▶ _TO BE DONE_: Set down exactly the lines of the listing below, please, beginning with the first and ending with the line that holds "face_z = vial_high.z - VIAL_FACE_DROP".

▶ _DATA BLOCK_:

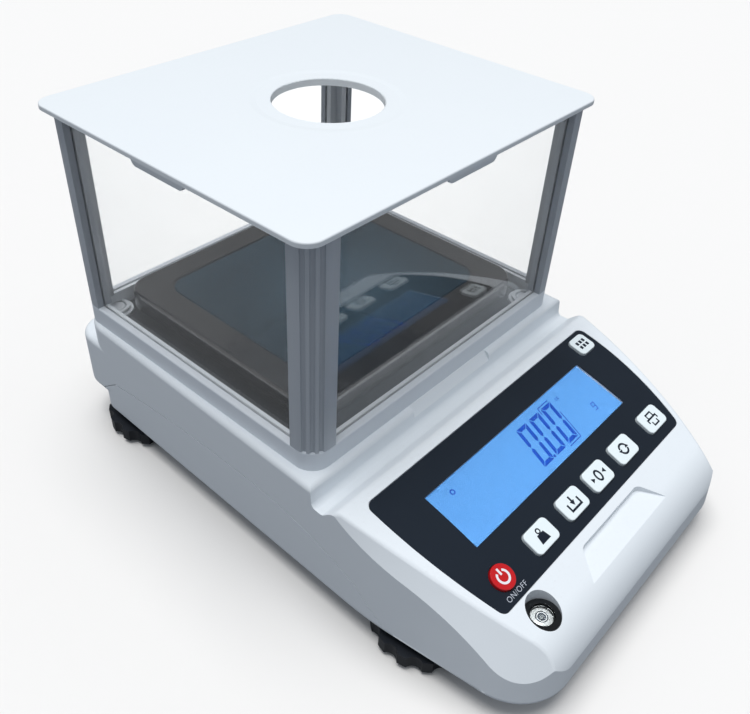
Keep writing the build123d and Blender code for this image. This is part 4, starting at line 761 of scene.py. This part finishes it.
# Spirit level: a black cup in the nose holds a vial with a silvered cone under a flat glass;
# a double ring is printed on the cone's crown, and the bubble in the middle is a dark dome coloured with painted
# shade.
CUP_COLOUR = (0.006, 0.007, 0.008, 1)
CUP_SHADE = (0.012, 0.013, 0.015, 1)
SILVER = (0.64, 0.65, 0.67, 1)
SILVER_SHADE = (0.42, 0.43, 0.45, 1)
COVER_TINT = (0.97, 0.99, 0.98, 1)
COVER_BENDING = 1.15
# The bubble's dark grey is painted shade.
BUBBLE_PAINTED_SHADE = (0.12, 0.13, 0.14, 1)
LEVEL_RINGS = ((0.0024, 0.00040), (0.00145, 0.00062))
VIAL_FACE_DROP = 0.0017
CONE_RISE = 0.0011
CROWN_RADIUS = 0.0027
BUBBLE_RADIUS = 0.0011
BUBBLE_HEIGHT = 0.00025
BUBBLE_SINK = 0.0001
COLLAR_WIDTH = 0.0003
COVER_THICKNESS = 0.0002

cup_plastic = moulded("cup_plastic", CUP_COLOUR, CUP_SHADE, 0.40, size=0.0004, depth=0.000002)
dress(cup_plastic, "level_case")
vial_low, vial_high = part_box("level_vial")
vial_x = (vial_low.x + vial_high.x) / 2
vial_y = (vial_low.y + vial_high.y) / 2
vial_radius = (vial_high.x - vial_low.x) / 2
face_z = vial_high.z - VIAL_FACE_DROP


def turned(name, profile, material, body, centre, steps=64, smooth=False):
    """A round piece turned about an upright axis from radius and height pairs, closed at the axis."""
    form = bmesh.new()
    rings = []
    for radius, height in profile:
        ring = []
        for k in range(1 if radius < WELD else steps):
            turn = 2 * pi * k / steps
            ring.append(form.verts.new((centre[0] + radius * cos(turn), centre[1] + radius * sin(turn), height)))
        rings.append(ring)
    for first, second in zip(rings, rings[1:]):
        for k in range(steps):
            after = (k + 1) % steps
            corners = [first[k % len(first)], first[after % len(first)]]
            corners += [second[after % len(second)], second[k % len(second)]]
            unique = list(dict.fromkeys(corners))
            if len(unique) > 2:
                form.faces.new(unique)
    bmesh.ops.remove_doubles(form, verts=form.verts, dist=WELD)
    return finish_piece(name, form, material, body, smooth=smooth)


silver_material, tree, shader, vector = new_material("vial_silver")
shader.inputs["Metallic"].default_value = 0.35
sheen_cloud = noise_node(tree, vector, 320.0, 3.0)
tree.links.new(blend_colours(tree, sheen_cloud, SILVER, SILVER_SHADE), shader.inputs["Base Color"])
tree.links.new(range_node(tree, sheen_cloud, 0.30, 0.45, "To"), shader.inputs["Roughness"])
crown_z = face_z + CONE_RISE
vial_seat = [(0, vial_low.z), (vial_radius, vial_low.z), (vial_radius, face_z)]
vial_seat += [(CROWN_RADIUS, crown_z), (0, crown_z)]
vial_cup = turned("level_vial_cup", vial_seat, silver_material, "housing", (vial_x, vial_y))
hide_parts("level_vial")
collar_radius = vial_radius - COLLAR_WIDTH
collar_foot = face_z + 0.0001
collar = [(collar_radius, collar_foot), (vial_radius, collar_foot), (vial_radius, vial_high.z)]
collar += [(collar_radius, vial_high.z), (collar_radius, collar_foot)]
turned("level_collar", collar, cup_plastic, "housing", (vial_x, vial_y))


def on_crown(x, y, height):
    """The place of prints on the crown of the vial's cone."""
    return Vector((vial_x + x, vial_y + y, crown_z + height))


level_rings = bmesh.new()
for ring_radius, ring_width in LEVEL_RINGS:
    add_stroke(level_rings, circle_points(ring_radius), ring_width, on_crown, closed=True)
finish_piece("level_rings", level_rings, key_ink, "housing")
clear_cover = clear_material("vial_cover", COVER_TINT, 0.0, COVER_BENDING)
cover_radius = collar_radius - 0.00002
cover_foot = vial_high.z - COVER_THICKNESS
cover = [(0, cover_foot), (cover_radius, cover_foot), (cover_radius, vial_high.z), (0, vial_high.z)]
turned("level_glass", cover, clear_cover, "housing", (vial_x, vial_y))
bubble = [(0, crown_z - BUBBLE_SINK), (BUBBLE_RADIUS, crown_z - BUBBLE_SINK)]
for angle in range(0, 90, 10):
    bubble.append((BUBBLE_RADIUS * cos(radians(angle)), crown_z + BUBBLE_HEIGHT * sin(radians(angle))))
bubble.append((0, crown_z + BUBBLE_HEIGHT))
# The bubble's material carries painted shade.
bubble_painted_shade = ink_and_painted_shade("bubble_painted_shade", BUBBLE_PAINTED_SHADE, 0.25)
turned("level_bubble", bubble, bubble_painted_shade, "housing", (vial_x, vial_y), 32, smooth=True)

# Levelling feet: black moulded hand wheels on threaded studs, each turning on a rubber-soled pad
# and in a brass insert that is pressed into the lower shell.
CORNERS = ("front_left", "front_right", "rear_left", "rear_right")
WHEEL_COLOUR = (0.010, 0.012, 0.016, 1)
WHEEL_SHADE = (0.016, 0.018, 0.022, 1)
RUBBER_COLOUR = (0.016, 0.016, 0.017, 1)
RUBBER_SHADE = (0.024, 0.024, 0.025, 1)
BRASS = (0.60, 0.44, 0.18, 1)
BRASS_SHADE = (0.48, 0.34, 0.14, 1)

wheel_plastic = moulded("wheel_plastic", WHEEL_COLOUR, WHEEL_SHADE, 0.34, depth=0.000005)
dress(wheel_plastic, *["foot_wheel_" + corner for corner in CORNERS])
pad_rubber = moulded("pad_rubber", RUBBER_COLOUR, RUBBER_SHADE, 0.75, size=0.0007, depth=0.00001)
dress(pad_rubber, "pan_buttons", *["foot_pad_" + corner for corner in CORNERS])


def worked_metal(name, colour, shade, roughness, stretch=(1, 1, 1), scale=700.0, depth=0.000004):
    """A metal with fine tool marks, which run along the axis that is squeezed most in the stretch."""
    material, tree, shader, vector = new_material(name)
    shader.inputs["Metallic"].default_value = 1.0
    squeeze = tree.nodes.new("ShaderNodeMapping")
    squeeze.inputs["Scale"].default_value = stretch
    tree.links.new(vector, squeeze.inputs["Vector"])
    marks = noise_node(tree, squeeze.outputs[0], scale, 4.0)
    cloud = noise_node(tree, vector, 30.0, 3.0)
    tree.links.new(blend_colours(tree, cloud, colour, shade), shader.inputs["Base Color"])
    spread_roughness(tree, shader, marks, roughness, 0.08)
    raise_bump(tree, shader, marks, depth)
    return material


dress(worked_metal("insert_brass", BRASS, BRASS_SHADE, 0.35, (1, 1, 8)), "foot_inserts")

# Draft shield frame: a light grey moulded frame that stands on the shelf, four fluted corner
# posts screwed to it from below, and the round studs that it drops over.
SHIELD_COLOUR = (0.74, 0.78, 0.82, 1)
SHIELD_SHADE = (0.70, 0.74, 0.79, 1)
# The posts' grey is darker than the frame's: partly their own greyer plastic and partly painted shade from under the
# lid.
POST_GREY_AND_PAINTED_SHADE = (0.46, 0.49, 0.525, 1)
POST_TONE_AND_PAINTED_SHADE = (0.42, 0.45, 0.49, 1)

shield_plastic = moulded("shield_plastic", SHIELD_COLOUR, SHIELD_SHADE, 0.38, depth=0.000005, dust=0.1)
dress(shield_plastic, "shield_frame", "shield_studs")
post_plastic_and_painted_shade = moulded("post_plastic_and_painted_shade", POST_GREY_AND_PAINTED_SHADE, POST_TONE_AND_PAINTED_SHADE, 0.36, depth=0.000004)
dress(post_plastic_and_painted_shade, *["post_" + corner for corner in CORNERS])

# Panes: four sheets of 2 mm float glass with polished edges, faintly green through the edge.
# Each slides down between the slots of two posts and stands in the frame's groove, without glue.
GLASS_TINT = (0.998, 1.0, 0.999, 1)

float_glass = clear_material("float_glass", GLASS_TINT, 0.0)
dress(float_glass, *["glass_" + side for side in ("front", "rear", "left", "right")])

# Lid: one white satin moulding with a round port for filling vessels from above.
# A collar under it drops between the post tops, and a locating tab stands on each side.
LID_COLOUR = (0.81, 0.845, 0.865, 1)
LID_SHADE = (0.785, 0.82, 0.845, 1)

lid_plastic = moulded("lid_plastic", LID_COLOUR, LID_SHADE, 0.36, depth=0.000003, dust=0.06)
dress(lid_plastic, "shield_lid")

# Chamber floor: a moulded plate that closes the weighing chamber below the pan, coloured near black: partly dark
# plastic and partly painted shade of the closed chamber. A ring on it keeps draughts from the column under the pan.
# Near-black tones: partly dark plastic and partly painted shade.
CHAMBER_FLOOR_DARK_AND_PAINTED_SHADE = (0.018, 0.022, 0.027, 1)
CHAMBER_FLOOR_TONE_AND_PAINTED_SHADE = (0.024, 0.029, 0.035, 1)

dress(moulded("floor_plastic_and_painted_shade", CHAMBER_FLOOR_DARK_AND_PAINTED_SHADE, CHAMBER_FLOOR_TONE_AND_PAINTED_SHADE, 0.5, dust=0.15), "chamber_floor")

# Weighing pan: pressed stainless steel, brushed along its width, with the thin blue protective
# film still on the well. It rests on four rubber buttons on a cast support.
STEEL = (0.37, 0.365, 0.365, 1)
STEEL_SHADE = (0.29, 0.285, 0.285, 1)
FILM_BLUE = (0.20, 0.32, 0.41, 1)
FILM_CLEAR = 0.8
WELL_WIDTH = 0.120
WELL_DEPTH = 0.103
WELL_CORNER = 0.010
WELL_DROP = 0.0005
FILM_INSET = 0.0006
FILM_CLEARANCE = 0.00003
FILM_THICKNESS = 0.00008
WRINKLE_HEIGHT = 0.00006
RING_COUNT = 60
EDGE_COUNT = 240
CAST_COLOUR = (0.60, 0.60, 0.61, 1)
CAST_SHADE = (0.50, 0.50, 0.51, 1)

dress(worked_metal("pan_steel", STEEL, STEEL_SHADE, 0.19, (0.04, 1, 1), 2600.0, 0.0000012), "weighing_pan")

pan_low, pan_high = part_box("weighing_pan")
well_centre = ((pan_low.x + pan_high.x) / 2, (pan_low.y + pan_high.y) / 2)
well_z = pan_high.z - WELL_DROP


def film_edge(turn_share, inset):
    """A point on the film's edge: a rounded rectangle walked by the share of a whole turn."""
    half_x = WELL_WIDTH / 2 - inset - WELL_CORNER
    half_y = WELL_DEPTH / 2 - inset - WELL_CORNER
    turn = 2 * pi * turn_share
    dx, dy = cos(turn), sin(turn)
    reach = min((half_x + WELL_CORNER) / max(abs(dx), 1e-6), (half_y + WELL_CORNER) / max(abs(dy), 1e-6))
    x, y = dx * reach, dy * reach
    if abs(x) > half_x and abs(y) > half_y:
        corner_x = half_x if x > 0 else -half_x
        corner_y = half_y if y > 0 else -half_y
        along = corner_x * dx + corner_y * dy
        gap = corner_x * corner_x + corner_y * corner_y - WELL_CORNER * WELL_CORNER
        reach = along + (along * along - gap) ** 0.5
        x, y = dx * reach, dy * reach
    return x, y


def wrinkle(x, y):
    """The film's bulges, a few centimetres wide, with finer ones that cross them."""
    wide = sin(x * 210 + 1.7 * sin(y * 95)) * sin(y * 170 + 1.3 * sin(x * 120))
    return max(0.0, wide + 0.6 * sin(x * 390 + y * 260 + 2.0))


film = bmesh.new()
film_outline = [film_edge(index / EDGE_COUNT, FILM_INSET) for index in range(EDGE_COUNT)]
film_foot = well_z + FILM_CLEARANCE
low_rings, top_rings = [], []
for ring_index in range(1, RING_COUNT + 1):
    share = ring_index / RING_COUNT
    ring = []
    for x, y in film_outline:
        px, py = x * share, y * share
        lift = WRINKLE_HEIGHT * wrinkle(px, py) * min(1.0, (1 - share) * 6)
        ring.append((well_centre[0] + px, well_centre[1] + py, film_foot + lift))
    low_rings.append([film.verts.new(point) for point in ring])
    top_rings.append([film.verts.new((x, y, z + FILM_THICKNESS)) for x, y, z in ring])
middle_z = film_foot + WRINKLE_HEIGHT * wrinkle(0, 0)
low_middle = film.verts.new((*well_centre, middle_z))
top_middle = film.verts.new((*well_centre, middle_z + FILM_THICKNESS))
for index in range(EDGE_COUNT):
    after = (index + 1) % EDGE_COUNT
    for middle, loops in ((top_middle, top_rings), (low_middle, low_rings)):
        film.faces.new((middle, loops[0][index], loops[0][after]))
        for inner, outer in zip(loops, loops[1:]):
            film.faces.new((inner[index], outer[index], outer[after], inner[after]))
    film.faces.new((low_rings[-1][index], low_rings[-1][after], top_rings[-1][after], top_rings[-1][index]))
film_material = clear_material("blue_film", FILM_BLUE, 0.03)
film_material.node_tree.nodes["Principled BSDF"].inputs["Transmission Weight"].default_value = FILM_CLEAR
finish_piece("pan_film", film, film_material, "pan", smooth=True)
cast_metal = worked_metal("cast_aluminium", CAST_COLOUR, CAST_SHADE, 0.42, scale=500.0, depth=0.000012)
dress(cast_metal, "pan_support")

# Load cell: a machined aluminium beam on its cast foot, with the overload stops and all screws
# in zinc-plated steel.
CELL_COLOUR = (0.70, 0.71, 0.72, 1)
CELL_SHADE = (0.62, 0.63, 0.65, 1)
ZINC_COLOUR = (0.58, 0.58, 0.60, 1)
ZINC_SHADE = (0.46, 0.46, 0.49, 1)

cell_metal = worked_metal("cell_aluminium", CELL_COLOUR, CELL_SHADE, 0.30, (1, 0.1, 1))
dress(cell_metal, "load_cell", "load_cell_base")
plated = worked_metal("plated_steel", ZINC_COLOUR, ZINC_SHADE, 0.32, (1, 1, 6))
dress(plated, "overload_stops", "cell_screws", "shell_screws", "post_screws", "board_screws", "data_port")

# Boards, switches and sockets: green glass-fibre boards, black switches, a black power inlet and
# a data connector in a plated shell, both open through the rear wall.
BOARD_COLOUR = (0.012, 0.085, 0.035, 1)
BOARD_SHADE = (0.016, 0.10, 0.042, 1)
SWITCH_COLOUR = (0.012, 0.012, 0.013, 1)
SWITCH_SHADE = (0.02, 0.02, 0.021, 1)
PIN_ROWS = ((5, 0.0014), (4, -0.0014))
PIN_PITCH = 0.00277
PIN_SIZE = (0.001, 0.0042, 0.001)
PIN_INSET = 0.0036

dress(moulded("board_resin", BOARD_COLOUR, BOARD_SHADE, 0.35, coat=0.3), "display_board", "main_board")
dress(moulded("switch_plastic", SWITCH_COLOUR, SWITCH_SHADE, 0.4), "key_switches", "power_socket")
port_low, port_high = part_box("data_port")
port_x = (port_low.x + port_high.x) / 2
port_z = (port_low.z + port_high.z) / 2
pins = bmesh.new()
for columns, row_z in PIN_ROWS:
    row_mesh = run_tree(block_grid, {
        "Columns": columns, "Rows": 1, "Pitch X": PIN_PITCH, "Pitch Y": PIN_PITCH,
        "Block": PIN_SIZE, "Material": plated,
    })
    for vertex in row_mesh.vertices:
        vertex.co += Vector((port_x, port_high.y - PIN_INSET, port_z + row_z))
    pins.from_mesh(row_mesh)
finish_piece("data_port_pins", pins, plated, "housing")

▶ _FULL RESPONSE_:
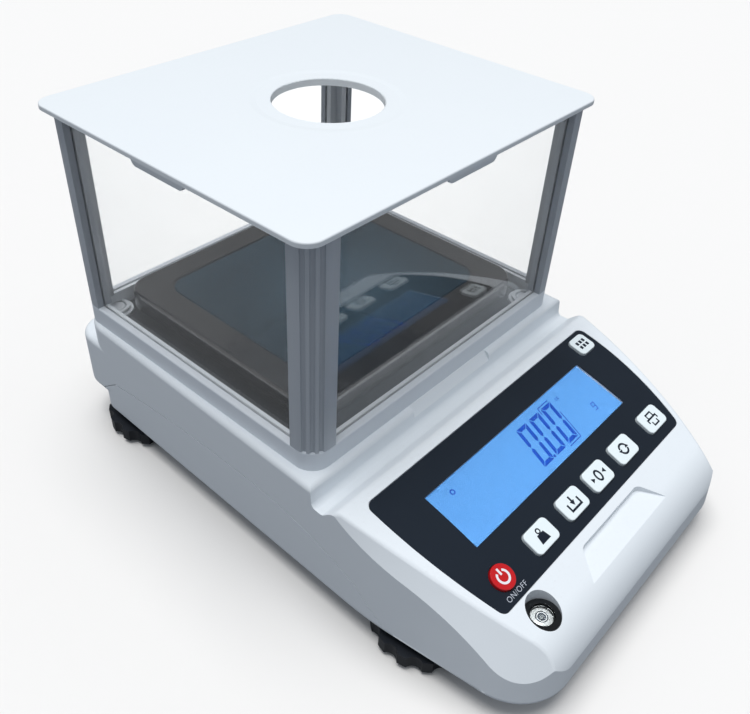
Keep writing the build123d and Blender code for this image. This is part 4, starting at line 761 of scene.py. This part finishes it.
# Spirit level: a black cup in the nose holds a vial with a silvered cone under a flat glass;
# a double ring is printed on the cone's crown, and the bubble in the middle is a dark dome coloured with painted
# shade.
CUP_COLOUR = (0.006, 0.007, 0.008, 1)
CUP_SHADE = (0.012, 0.013, 0.015, 1)
SILVER = (0.64, 0.65, 0.67, 1)
SILVER_SHADE = (0.42, 0.43, 0.45, 1)
COVER_TINT = (0.97, 0.99, 0.98, 1)
COVER_BENDING = 1.15
# The bubble's dark grey is painted shade.
BUBBLE_PAINTED_SHADE = (0.12, 0.13, 0.14, 1)
LEVEL_RINGS = ((0.0024, 0.00040), (0.00145, 0.00062))
VIAL_FACE_DROP = 0.0017
CONE_RISE = 0.0011
CROWN_RADIUS = 0.0027
BUBBLE_RADIUS = 0.0011
BUBBLE_HEIGHT = 0.00025
BUBBLE_SINK = 0.0001
COLLAR_WIDTH = 0.0003
COVER_THICKNESS = 0.0002

cup_plastic = moulded("cup_plastic", CUP_COLOUR, CUP_SHADE, 0.40, size=0.0004, depth=0.000002)
dress(cup_plastic, "level_case")
vial_low, vial_high = part_box("level_vial")
vial_x = (vial_low.x + vial_high.x) / 2
vial_y = (vial_low.y + vial_high.y) / 2
vial_radius = (vial_high.x - vial_low.x) / 2
face_z = vial_high.z - VIAL_FACE_DROP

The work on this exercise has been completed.